GIVEN EXERCISE:
From the entries below, copy exactly the lines from the one that contains "Recreate this object" through the one that contains "on the floor.", both included, and only those.

ENTRIES SHOWN:

** begin **

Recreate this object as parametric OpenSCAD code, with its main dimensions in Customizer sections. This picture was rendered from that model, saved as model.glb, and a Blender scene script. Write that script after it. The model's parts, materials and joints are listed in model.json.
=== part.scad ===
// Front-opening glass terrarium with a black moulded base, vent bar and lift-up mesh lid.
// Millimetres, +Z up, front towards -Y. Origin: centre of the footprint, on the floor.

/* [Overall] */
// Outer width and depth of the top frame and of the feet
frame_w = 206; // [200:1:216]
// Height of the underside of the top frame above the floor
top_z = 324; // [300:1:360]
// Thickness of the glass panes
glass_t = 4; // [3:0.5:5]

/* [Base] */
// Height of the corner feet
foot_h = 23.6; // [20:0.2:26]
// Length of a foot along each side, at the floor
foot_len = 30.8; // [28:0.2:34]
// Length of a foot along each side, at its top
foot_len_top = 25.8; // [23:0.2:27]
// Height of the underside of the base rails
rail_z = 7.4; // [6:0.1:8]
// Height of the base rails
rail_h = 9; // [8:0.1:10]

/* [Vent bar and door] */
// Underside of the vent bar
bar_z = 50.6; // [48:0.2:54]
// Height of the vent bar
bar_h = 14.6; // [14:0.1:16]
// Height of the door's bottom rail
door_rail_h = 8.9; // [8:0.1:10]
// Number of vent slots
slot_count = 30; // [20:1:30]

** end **
** begin **

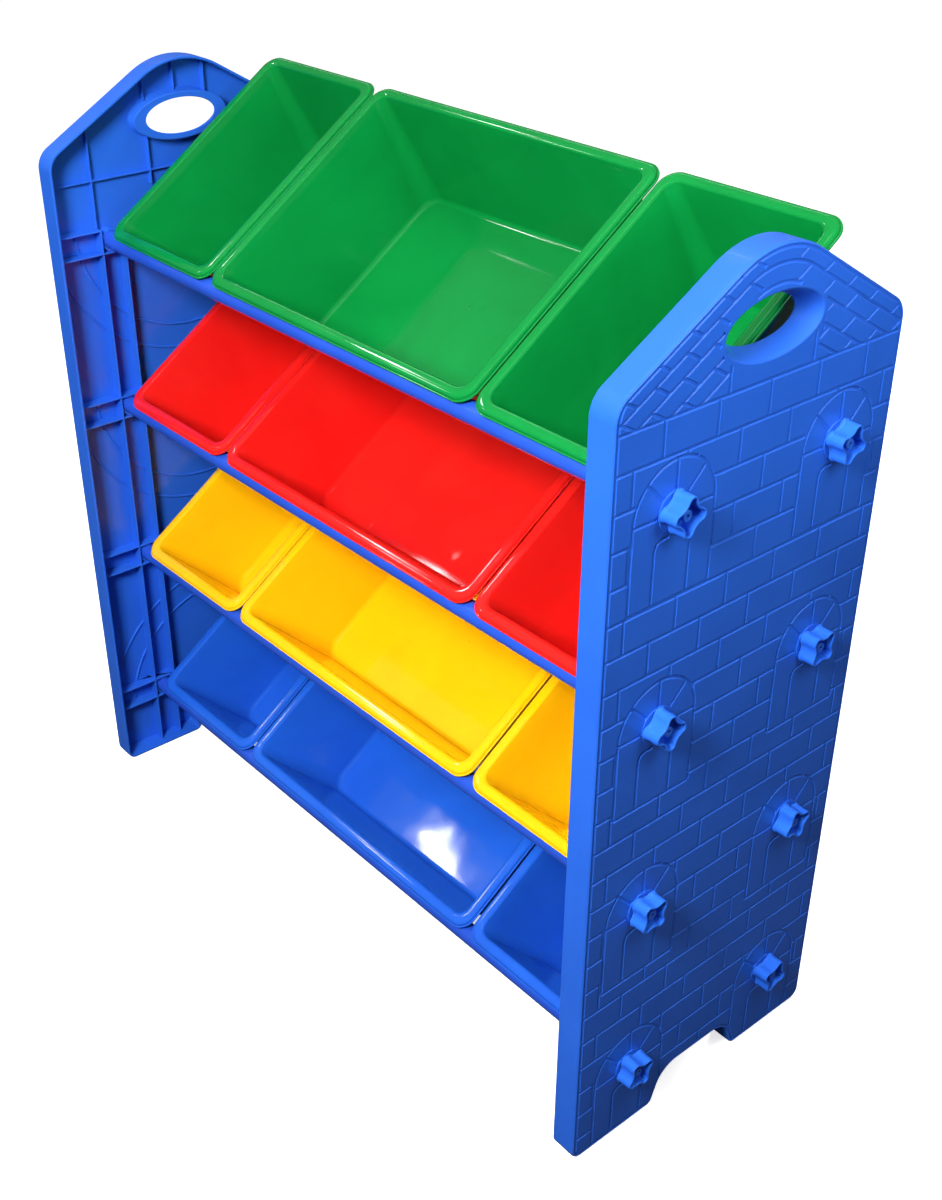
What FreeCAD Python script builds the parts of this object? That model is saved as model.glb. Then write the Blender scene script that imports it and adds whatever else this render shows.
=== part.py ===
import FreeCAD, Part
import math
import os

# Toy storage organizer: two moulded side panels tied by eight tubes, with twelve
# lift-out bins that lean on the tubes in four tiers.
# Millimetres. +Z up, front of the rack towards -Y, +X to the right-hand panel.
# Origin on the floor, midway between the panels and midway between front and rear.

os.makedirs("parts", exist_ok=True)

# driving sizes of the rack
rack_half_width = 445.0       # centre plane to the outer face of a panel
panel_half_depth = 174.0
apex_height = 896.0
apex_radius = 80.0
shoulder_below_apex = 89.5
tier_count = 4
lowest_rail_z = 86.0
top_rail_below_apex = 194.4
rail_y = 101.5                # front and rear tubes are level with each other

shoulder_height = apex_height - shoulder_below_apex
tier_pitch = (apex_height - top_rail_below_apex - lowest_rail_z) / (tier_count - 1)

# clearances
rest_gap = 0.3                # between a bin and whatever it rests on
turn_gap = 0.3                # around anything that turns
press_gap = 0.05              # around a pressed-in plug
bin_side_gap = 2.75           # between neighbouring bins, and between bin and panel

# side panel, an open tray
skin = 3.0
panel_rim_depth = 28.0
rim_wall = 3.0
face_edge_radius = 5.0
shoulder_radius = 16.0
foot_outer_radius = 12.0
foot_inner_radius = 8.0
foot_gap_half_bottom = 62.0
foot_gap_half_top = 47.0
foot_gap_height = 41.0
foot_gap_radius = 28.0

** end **

ANSWER BELOW:
Recreate this object as parametric OpenSCAD code, with its main dimensions in Customizer sections. This picture was rendered from that model, saved as model.glb, and a Blender scene script. Write that script after it. The model's parts, materials and joints are listed in model.json.
=== part.scad ===
// Front-opening glass terrarium with a black moulded base, vent bar and lift-up mesh lid.
// Millimetres, +Z up, front towards -Y. Origin: centre of the footprint, on the floor.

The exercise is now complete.